§ **WHAT IS ASKED**
Pull out each line of the records holding the string "Blender".

§ **DATASET ENTRIES**
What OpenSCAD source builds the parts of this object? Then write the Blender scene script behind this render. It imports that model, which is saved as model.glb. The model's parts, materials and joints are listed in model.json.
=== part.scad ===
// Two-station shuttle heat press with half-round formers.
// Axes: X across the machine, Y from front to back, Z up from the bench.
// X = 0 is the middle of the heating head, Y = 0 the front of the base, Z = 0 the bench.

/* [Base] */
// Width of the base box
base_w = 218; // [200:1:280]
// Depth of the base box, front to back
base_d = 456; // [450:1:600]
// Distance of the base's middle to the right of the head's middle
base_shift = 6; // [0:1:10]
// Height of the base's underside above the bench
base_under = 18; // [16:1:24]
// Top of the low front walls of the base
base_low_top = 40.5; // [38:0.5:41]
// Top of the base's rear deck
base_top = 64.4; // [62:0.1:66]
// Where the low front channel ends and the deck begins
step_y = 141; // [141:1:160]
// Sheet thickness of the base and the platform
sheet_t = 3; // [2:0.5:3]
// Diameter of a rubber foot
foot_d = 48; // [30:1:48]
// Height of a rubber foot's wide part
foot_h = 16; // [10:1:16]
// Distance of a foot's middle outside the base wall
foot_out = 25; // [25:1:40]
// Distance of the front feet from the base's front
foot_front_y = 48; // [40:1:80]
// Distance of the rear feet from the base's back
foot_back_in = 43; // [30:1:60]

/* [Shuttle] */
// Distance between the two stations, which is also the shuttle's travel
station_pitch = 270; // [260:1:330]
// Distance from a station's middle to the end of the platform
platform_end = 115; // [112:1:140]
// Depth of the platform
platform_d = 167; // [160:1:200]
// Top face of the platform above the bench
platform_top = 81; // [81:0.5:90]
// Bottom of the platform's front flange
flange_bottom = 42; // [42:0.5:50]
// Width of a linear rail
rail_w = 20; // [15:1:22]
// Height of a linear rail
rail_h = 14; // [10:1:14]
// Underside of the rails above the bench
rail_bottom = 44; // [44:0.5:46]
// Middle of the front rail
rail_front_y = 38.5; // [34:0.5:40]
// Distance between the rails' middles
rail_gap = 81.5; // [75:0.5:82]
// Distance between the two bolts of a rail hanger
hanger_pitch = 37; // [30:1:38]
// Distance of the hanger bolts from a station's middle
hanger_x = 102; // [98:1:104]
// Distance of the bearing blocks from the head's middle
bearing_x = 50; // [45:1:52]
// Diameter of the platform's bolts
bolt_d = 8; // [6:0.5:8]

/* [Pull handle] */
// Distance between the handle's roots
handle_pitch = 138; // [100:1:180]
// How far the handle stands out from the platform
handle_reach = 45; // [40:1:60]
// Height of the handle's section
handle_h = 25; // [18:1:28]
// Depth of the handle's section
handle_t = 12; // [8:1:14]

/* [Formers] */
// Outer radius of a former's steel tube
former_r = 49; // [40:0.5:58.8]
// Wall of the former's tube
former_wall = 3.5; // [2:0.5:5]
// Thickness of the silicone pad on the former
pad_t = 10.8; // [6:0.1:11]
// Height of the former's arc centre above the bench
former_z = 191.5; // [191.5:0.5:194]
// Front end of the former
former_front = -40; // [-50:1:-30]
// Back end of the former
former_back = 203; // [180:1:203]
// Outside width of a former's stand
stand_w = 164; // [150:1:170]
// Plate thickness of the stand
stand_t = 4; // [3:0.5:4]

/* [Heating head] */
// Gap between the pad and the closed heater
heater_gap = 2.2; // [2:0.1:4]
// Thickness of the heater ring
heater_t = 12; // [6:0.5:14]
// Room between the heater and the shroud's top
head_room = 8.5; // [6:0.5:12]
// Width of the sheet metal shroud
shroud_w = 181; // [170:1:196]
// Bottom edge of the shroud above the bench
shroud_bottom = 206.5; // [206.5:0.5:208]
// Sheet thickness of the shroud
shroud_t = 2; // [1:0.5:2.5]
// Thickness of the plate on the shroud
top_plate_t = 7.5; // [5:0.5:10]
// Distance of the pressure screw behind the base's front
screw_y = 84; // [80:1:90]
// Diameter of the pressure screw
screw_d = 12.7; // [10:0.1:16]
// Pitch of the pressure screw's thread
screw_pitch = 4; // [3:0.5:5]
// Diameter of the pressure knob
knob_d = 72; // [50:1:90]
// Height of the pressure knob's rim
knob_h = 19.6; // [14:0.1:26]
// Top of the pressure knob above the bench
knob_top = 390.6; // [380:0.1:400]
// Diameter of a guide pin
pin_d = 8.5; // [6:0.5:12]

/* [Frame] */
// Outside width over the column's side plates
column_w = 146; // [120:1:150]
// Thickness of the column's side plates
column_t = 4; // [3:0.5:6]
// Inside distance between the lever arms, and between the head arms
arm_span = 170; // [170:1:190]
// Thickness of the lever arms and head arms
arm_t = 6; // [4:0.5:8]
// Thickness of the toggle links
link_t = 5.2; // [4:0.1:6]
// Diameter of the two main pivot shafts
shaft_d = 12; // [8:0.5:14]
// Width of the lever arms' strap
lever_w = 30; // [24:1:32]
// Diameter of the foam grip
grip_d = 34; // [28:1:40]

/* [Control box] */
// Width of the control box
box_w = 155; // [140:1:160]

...

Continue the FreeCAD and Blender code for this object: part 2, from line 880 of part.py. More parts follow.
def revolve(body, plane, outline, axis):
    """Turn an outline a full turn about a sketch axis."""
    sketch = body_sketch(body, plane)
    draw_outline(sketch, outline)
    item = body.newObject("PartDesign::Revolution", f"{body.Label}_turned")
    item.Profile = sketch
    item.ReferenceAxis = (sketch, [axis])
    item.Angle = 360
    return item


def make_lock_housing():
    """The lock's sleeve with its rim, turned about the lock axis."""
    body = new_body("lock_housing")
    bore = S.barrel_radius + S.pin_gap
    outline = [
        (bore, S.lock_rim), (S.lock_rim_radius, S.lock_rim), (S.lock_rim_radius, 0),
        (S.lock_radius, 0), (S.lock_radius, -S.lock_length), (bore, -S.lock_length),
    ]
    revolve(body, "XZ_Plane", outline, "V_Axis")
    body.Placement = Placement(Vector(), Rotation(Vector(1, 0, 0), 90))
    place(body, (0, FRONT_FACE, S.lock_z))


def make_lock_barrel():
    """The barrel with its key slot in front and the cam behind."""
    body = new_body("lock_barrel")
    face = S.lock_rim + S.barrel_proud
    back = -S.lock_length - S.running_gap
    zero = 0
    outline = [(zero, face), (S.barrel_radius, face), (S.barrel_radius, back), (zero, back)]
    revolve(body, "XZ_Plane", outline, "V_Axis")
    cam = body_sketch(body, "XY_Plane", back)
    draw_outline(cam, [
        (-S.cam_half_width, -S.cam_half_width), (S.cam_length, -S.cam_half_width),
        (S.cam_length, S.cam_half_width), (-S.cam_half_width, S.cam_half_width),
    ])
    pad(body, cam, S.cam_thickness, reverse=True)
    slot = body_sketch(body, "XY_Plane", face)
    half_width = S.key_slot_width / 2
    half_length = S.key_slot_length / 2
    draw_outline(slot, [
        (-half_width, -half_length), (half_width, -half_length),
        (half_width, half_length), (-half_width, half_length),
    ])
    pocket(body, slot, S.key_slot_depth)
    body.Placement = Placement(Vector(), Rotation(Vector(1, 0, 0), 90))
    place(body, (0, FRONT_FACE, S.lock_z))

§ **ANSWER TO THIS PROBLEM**
What OpenSCAD source builds the parts of this object? Then write the Blender scene script behind this render. It imports that model, which is saved as model.glb. The model's parts, materials and joints are listed in model.json.
Continue the FreeCAD and Blender code for this object: part 2, from line 880 of part.py. More parts follow.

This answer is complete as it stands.